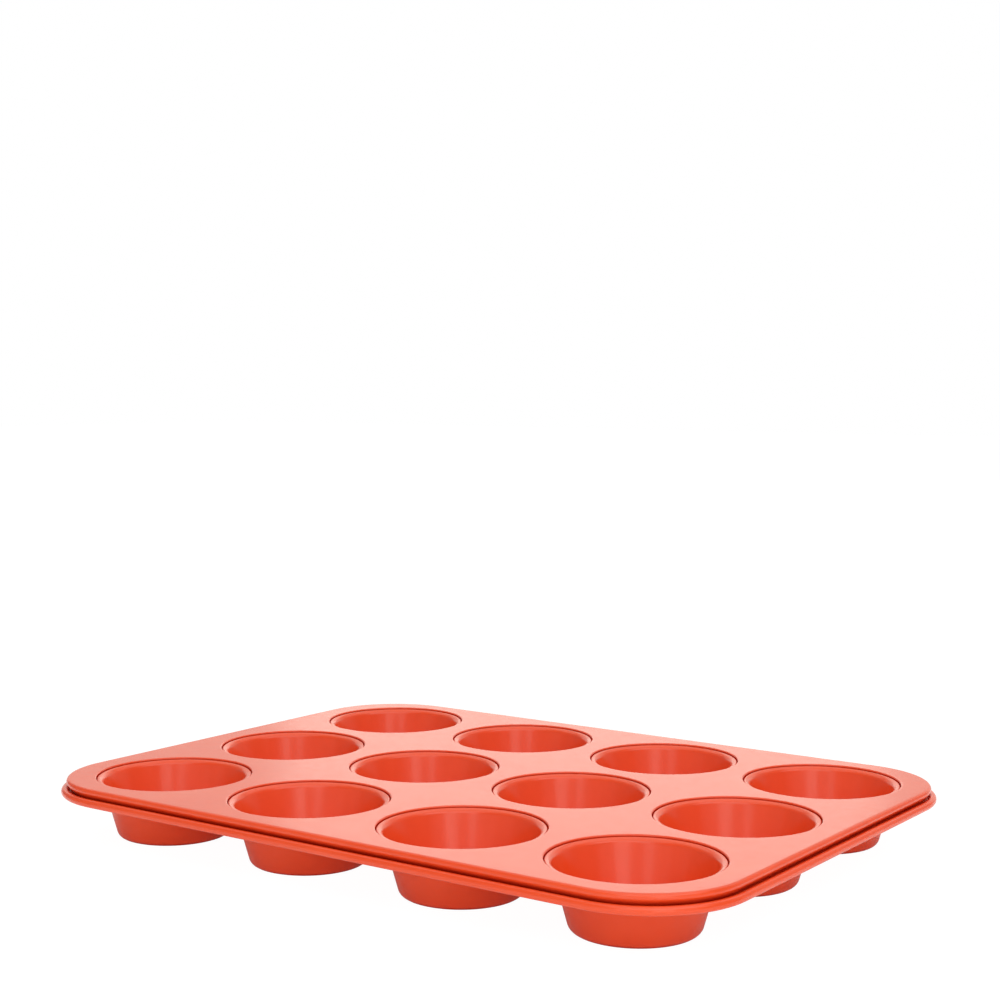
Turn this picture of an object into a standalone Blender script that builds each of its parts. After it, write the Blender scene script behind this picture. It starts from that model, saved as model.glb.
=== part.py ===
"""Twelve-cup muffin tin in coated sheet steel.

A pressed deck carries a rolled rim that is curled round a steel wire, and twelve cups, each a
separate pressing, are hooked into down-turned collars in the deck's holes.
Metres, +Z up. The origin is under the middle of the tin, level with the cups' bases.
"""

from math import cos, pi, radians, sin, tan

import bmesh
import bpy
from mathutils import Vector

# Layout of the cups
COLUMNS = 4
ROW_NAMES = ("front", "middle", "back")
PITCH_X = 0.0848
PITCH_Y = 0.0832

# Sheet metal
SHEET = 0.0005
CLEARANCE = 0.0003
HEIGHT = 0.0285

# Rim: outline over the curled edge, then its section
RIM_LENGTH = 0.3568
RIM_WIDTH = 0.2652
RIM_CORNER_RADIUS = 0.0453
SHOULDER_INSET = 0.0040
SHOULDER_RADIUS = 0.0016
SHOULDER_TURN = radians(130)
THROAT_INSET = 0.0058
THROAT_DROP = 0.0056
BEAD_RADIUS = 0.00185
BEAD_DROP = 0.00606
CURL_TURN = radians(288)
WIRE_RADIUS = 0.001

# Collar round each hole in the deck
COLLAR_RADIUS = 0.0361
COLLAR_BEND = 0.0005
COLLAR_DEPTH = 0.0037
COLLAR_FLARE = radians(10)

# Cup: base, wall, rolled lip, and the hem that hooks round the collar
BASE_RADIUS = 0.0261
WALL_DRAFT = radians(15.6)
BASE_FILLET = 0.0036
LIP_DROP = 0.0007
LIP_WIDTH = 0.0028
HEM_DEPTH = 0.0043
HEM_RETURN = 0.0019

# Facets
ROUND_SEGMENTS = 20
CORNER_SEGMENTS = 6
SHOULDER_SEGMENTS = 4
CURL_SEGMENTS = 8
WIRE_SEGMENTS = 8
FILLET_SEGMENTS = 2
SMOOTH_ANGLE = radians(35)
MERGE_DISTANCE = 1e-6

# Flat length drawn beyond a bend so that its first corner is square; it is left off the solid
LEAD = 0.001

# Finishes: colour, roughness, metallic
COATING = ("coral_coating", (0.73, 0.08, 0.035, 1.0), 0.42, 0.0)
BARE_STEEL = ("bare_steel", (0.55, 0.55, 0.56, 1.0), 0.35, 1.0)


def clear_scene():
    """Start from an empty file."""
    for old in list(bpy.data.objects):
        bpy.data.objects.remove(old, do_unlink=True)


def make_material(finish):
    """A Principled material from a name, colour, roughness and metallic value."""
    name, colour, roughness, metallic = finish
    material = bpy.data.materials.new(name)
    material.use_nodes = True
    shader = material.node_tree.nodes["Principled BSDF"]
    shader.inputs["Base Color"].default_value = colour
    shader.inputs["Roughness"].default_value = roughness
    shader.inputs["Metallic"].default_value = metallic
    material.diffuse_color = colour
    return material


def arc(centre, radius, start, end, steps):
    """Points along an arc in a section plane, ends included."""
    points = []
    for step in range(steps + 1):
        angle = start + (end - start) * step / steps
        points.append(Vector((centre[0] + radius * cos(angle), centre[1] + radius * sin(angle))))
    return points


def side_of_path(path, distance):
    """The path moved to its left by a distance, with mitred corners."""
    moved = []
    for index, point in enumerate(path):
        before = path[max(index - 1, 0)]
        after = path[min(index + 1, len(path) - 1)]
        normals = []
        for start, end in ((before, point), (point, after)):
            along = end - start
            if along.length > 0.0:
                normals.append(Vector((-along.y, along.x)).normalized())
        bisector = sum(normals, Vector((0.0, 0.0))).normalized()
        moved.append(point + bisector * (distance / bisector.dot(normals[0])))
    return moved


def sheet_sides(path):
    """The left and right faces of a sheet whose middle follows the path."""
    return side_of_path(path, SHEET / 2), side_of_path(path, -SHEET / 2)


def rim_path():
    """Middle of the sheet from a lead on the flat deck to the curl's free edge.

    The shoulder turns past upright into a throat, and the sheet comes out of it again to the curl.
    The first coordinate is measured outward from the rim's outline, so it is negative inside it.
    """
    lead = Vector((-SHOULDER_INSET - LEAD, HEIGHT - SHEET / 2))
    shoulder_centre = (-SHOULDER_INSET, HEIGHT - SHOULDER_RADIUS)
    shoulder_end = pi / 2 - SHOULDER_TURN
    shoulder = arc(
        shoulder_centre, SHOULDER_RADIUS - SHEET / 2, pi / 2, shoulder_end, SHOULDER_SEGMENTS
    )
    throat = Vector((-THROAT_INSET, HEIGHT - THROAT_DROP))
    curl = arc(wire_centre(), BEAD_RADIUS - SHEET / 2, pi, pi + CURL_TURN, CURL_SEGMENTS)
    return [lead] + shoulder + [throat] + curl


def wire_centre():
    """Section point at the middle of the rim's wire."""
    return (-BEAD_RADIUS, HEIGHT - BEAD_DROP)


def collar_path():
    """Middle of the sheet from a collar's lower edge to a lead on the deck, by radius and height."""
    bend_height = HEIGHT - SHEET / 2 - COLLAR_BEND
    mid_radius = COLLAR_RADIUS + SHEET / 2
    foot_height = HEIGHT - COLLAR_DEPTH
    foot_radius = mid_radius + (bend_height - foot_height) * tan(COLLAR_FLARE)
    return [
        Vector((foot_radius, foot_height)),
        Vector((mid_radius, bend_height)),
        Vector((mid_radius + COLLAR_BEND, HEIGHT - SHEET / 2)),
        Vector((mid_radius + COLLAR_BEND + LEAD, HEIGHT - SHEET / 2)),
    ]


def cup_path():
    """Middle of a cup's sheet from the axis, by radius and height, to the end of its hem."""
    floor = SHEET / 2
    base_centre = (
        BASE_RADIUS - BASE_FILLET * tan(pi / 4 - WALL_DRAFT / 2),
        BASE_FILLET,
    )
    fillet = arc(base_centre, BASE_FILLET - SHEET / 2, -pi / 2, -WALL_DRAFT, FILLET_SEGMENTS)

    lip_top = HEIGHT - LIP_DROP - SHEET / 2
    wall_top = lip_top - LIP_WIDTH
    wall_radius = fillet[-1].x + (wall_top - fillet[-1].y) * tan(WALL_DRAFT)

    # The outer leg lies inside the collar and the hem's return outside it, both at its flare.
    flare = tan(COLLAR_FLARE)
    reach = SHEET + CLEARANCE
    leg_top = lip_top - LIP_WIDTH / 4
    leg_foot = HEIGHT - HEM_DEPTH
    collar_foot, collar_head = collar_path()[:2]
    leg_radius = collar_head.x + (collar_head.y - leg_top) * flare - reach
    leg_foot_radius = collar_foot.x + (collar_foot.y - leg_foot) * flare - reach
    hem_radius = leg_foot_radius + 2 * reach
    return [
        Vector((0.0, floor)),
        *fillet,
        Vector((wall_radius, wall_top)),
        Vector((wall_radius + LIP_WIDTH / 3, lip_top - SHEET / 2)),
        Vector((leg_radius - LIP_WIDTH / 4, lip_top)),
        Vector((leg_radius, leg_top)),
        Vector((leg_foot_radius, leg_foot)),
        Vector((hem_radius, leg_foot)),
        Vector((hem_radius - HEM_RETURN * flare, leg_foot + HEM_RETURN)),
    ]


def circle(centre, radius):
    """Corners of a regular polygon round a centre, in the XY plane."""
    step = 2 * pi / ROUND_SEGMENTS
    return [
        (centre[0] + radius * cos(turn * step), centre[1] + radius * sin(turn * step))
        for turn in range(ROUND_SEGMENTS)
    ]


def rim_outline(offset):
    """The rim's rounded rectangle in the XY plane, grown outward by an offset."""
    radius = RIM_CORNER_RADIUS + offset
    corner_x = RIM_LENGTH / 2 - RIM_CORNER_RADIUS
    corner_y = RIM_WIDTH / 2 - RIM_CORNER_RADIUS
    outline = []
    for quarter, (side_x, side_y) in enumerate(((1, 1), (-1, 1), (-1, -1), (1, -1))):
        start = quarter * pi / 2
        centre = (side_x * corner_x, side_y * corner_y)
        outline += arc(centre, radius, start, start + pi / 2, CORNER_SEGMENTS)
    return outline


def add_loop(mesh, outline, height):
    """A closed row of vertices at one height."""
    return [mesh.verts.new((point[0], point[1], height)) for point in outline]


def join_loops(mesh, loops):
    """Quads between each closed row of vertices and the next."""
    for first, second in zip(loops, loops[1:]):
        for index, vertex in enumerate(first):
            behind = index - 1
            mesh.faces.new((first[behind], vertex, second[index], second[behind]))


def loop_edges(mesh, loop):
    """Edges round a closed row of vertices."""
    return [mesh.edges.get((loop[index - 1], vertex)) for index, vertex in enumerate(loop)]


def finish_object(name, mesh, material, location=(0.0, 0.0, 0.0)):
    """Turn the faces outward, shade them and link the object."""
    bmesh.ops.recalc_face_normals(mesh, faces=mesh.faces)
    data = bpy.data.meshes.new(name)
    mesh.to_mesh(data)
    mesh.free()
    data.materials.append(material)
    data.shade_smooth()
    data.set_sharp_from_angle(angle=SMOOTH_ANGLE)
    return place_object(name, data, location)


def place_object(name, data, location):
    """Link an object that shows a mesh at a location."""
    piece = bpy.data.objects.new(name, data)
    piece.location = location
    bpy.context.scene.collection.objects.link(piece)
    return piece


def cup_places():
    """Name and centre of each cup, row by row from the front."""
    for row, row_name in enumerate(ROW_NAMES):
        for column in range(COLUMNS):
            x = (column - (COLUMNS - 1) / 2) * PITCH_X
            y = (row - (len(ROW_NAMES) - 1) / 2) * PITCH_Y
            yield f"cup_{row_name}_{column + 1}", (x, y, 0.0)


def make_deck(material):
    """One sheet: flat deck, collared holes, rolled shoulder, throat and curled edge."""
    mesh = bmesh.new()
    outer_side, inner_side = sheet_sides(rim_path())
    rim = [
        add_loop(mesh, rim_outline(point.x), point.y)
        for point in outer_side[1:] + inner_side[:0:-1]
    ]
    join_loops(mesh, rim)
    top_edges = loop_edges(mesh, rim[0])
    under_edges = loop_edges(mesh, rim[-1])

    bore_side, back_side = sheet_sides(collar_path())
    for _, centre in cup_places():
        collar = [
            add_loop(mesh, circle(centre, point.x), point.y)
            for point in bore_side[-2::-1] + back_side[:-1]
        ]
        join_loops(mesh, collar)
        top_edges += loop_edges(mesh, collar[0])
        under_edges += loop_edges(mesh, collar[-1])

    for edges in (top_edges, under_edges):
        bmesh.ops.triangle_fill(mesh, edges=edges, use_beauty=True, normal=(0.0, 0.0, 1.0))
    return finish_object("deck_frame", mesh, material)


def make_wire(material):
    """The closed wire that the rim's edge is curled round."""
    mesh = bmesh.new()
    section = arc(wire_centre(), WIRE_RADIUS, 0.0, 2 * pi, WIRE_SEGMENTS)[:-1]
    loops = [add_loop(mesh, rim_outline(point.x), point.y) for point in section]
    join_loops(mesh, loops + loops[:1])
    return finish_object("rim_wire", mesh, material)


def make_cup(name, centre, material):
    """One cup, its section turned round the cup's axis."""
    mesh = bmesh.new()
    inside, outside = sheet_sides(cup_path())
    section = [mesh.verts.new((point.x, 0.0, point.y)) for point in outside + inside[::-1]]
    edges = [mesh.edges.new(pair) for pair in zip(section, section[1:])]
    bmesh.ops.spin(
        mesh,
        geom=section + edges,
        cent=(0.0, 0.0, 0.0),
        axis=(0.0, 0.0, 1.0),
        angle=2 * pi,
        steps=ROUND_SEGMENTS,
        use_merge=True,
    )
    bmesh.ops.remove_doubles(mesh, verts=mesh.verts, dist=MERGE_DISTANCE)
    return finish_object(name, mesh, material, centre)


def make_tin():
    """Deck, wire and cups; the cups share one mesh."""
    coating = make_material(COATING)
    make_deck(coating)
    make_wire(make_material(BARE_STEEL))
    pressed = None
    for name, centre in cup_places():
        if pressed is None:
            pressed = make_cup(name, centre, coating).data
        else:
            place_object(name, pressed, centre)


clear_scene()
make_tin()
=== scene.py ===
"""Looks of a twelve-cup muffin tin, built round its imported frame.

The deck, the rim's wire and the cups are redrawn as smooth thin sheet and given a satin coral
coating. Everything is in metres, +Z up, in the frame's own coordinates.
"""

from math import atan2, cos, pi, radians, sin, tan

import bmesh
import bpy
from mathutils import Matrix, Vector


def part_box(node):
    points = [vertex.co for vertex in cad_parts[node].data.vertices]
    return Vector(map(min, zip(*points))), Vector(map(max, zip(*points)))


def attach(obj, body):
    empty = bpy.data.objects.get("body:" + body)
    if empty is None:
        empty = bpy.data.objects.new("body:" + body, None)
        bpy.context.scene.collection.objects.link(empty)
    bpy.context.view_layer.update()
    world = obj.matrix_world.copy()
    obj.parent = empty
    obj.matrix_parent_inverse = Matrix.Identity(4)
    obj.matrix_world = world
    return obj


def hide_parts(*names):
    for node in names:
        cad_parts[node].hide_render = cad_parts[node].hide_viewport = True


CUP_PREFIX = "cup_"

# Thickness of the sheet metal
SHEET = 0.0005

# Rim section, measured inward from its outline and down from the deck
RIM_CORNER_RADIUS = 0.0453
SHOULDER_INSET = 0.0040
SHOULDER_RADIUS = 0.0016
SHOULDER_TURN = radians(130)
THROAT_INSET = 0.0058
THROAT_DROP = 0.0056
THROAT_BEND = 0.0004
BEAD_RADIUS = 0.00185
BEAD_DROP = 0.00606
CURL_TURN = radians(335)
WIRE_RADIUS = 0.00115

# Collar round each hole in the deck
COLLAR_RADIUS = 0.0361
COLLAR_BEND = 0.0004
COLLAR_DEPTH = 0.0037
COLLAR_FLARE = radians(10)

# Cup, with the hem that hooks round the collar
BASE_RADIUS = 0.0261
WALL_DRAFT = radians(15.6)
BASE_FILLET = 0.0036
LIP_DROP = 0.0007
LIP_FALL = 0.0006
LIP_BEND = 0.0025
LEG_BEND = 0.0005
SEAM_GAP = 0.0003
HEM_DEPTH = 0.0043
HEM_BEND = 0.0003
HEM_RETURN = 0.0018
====
Quote the listing word for word from its first line through the line in which "HEM_RETURN = 0.0019" appears.

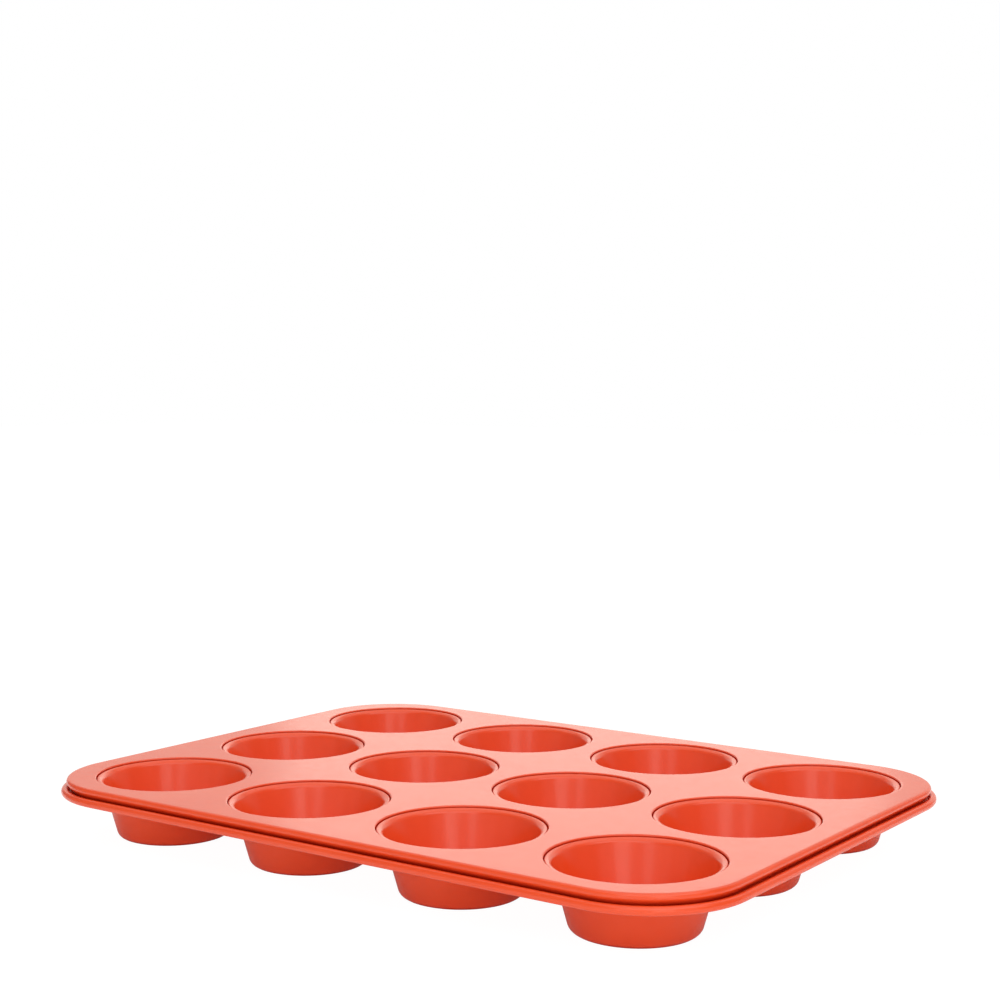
Turn this picture of an object into a standalone Blender script that builds each of its parts. After it, write the Blender scene script behind this picture. It starts from that model, saved as model.glb.
=== part.py ===
"""Twelve-cup muffin tin in coated sheet steel.

A pressed deck carries a rolled rim that is curled round a steel wire, and twelve cups, each a
separate pressing, are hooked into down-turned collars in the deck's holes.
Metres, +Z up. The origin is under the middle of the tin, level with the cups' bases.
"""

from math import cos, pi, radians, sin, tan

import bmesh
import bpy
from mathutils import Vector

# Layout of the cups
COLUMNS = 4
ROW_NAMES = ("front", "middle", "back")
PITCH_X = 0.0848
PITCH_Y = 0.0832

# Sheet metal
SHEET = 0.0005
CLEARANCE = 0.0003
HEIGHT = 0.0285

# Rim: outline over the curled edge, then its section
RIM_LENGTH = 0.3568
RIM_WIDTH = 0.2652
RIM_CORNER_RADIUS = 0.0453
SHOULDER_INSET = 0.0040
SHOULDER_RADIUS = 0.0016
SHOULDER_TURN = radians(130)
THROAT_INSET = 0.0058
THROAT_DROP = 0.0056
BEAD_RADIUS = 0.00185
BEAD_DROP = 0.00606
CURL_TURN = radians(288)
WIRE_RADIUS = 0.001

# Collar round each hole in the deck
COLLAR_RADIUS = 0.0361
COLLAR_BEND = 0.0005
COLLAR_DEPTH = 0.0037
COLLAR_FLARE = radians(10)

# Cup: base, wall, rolled lip, and the hem that hooks round the collar
BASE_RADIUS = 0.0261
WALL_DRAFT = radians(15.6)
BASE_FILLET = 0.0036
LIP_DROP = 0.0007
LIP_WIDTH = 0.0028
HEM_DEPTH = 0.0043
HEM_RETURN = 0.0019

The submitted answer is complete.